Use long-handled tongs to add or remove coals as you see fit.
Get a garden shovel, a small entrenching tool, or fireplace shovel to move hot coals around, dig a long-cook pit, or bury extra used coals.
For maximum heat efficiency, arrange hot coals in a circle, whether at the bottom of the oven or on top of the lid. Space each coal an inch apart. Never place any coals directly under the center of your oven; this will create a spot hotter than the other areas and that will burn the food at that spot.
For an even heat on the lid, place coals in a circular arrangement along the flange of the outer lid; place four other coals surrounding the handle, two on either side of it.
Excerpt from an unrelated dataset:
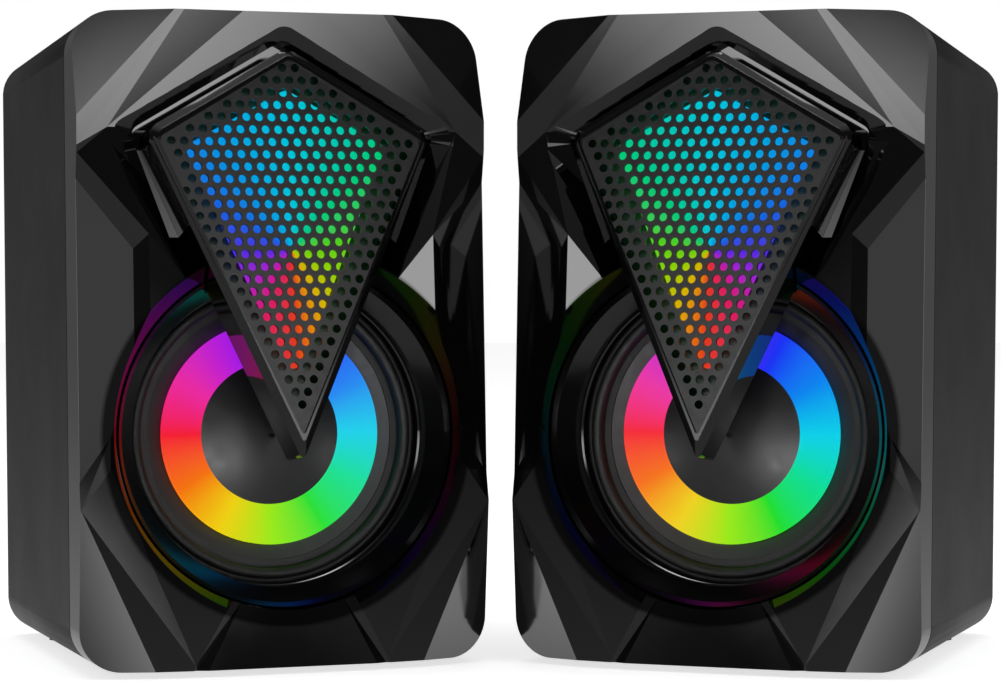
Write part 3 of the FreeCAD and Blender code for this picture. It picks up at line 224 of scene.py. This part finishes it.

If done right, the temperature in the oven will be 300 degrees (F), more or less.
Cleaning the Dutch oven
After the meal is over and the oven has been left to cool, it’s time to clean your Dutch oven. Never use abrasive cleaning tools like steel wool, wire brushes or wire scrubbers. These will only strip the oven of its seasoning and you’ll have to re-season the oven. Experienced owners recommend wiping out excess food with a paper towel, then washing the entire pot with hot, soapy water using a sponge.
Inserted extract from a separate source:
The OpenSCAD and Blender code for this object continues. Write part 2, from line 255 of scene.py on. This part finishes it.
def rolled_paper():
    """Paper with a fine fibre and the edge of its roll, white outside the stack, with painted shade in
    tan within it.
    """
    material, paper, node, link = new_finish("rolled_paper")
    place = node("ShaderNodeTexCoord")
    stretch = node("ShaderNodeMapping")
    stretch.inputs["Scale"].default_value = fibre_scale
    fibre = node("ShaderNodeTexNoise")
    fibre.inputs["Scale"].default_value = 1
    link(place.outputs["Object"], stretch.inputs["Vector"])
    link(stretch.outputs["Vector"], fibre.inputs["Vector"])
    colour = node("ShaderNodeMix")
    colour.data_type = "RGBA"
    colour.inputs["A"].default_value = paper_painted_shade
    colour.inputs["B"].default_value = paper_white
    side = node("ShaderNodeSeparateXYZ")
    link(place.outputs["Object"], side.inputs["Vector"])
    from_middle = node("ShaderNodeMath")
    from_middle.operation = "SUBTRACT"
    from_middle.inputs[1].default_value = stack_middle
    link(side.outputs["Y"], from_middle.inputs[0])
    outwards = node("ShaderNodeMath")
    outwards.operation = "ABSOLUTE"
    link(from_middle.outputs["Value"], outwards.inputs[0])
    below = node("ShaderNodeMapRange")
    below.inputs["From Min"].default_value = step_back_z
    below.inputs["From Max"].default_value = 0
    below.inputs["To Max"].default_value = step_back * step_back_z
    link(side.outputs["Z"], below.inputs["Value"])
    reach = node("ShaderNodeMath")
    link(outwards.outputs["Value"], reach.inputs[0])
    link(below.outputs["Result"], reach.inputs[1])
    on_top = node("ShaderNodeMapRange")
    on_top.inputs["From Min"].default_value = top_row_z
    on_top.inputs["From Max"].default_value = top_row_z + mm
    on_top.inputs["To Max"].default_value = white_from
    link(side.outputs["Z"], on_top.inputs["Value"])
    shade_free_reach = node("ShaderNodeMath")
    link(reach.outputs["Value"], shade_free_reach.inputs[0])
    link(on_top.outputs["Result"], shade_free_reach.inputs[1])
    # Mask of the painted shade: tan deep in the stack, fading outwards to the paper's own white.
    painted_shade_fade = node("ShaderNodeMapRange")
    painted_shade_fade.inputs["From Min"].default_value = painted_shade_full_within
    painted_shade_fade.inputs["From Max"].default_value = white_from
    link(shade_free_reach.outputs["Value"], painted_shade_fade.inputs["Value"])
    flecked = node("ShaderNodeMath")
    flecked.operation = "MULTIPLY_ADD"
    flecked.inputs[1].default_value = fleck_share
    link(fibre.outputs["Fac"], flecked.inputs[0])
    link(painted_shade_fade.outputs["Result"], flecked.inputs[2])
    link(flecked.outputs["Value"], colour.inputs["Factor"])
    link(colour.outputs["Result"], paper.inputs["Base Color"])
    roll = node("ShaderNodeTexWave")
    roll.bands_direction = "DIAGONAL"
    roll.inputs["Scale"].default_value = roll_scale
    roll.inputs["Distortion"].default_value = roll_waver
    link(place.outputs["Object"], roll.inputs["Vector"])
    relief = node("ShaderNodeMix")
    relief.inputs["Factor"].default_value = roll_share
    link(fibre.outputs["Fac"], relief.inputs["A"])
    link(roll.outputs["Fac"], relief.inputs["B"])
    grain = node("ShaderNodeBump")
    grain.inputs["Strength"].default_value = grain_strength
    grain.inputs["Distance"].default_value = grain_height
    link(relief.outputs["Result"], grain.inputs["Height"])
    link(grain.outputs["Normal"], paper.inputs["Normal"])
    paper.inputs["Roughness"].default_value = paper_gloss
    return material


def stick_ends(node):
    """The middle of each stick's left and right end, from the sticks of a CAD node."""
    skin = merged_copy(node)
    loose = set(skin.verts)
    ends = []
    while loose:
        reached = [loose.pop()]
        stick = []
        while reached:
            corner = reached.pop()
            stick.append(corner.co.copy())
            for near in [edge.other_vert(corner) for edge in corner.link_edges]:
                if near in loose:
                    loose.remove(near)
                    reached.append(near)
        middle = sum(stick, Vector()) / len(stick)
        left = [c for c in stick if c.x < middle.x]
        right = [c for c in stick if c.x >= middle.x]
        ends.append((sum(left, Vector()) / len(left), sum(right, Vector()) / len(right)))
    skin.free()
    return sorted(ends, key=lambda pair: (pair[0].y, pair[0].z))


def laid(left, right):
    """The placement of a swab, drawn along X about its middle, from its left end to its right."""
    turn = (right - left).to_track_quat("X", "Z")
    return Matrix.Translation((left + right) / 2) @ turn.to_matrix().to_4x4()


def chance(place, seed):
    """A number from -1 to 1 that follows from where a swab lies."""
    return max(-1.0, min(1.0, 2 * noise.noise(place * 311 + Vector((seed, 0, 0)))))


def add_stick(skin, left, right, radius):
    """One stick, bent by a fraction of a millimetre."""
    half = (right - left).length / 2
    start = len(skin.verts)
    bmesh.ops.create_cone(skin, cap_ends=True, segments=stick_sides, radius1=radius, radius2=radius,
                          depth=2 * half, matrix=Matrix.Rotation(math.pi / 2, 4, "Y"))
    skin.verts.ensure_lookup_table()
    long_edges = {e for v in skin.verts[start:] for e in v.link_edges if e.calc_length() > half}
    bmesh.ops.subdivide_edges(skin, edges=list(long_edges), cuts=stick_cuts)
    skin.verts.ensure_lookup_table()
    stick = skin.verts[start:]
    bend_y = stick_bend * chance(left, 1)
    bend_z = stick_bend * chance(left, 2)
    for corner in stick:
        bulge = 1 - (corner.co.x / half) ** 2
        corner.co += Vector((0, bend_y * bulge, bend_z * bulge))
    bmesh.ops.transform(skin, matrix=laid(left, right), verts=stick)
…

After cleaning, dry the oven completely, then, with a cotton cloth, wipe a light layer of your preferred oil over all its surfaces. If, before using the oven, you notice a rancid smell, that means you applied too much oil the last time you seasoned or cleaned it. To remedy this, heat the Dutch oven over a fire until the excess oil has pooled at the bottom. While wearing protective gloves, wipe off the excess oil with a cloth.
Learning how to cook nutritious, delicious meals with a Dutch oven isn’t as difficult as it seems.
With the wealth of knowledge available, one can easily find a ton of recipes and cooking techniques using this simple yet ingenious piece of old-world crockery. Experiment and discover the many ways our ancestors used to cook, and make it a great bonding experience with friends and family. Cooking with, and even maintaining a Dutch oven provides you with an indispensable skill when adventuring outdoors or living off the grid when necessary.